His weakness is more apparent at the minor league level than at the NHL level, because it’s the only thing that is standing out as poor. He has to learn how to win puck battles. Every player in the NHL has to win puck battles or they simply are not NHLers — most of hockey is a puck battle with an opponent. Kotkaniemi is still so slight on his legs, and as a result he can never get leverage to win the puck, then separate himself from his opponent.
Here is where the 19 years of age comes into the equation. He needs to mature physically before we’ll really know where this young player is as a pro. When his body fills out, especially in the legs, then we will have a much better idea how he can battle. If he cannot battle, then his career will be limited.
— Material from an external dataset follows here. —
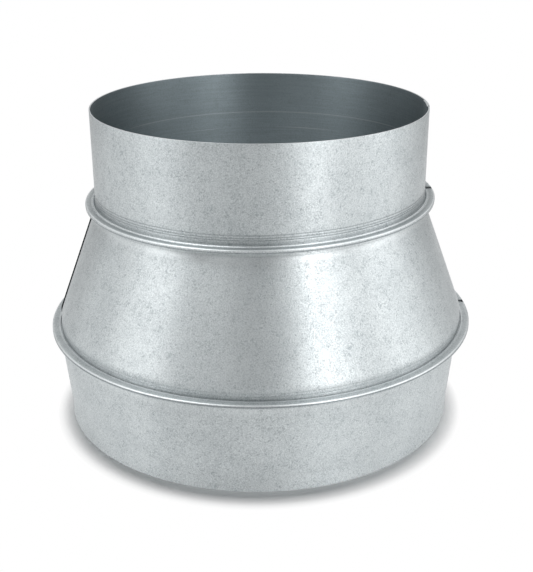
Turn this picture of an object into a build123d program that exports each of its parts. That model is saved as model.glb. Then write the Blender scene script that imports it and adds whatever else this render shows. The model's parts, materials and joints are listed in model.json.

This is why his success has been won so far with the power play. He has the time, and is not challenged for the puck, to show his great passing and vision. It’s been surprising that in two overtime games with 3-on-3 hockey, his coach, Joel Bouchard, has used Kotkaniemi only one shift. He really should be out there a considerable amount with so much ice. This would be his strength with his creativity and vision.
All in all, though, this is exactly what Kotkaniemi needs and he seems to be enjoying himself. He spoke also of liking his first game a lot to tell everyone that he was not pouting about the demotion.
The young man is intelligent. He understands that it takes time to figure this out. The NHL was a bonus, but this is where he will either become the third pick overall or not — with the puck on his stick and the time to create.